--- SUPPLIED INFORMATION ---

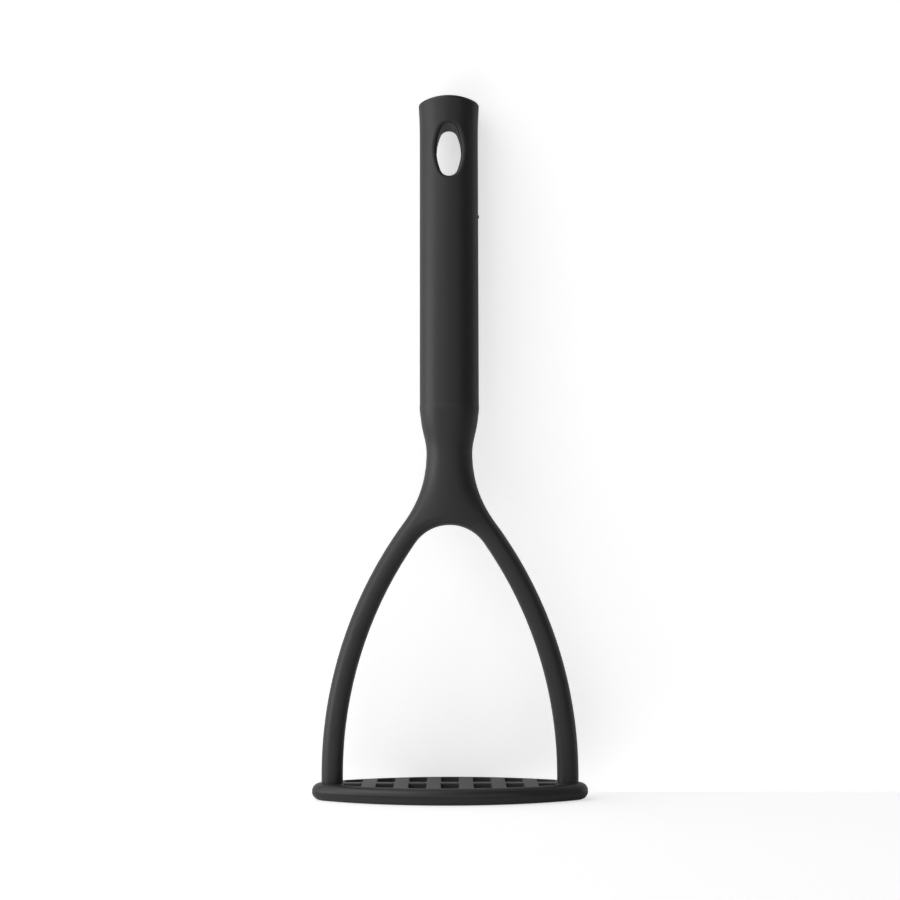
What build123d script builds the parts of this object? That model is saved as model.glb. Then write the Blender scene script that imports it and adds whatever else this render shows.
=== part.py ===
from build123d import *
import os
from math import atan2, degrees, sin, sqrt

# Potato masher in black moulded nylon, in millimetres.
# It is three mouldings: a slotted plate, a wishbone frame that carries the plate on its two legs,
# and a hollow grip that slides over the ribbed tang of the frame.
# +Z runs up the handle, X runs across the legs and Y is the depth.
# The origin is the middle of the underside of the plate, on which the masher stands.

# Whole masher
overall_height = 257.9
joint_clearance = 0.15          # play on each side between two mouldings that slide together
cut_overrun = 2.0               # how far a cutting tool runs past the face it leaves
pick_tolerance = 0.15           # how near a point has to be for its edge to be picked
across_limit = 0.54             # cosine of the slant past which an edge runs front to back

# Mashing plate
plate_width = 100.8
plate_depth = 45.2
plate_height = 6.0
plate_tip_radius = 8.8          # radius of the outline at its two ends
parting_band = 0.3              # upright band between the two half rounds of the rim
parting_groove = 0.15           # depth of the fine line that the mould halves leave in that band
slot_columns = 7
slot_end_wall = 11.8            # from the tips of the outline to the outermost slots
slot_width = 6.4
slot_corner = 0.8
slot_draft = 1.0                # in degrees, so that the slots leave both mould halves
slot_chamfer = 0.35
cross_bar = 5.4                 # bar along the middle, which divides the slots into two rows
rim_wall = 3.6                  # from the outline to the outer ends of the slots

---

- SHORT TASK -
Only the lines from the start of the data to the line holding "# The origin" are wanted; return them exactly, both ends included.

- SOLUTION TO THIS TASK -
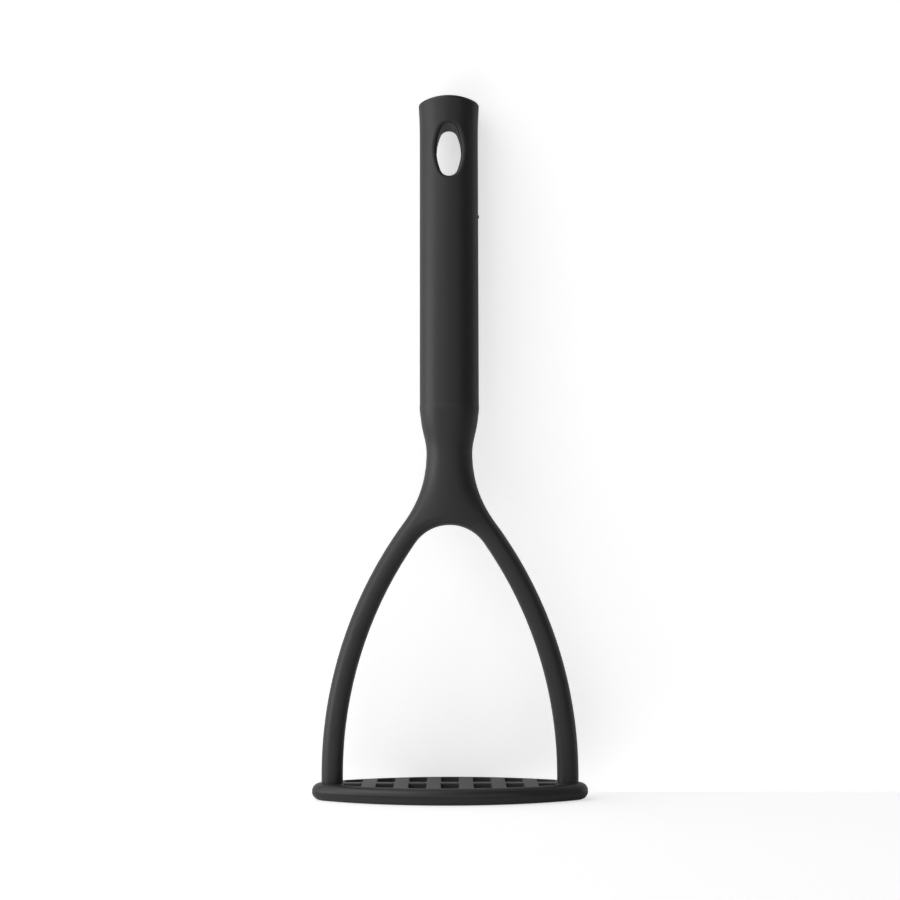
What build123d script builds the parts of this object? That model is saved as model.glb. Then write the Blender scene script that imports it and adds whatever else this render shows.
=== part.py ===
from build123d import *
import os
from math import atan2, degrees, sin, sqrt

# Potato masher in black moulded nylon, in millimetres.
# It is three mouldings: a slotted plate, a wishbone frame that carries the plate on its two legs,
# and a hollow grip that slides over the ribbed tang of the frame.
# +Z runs up the handle, X runs across the legs and Y is the depth.
# The origin is the middle of the underside of the plate, on which the masher stands.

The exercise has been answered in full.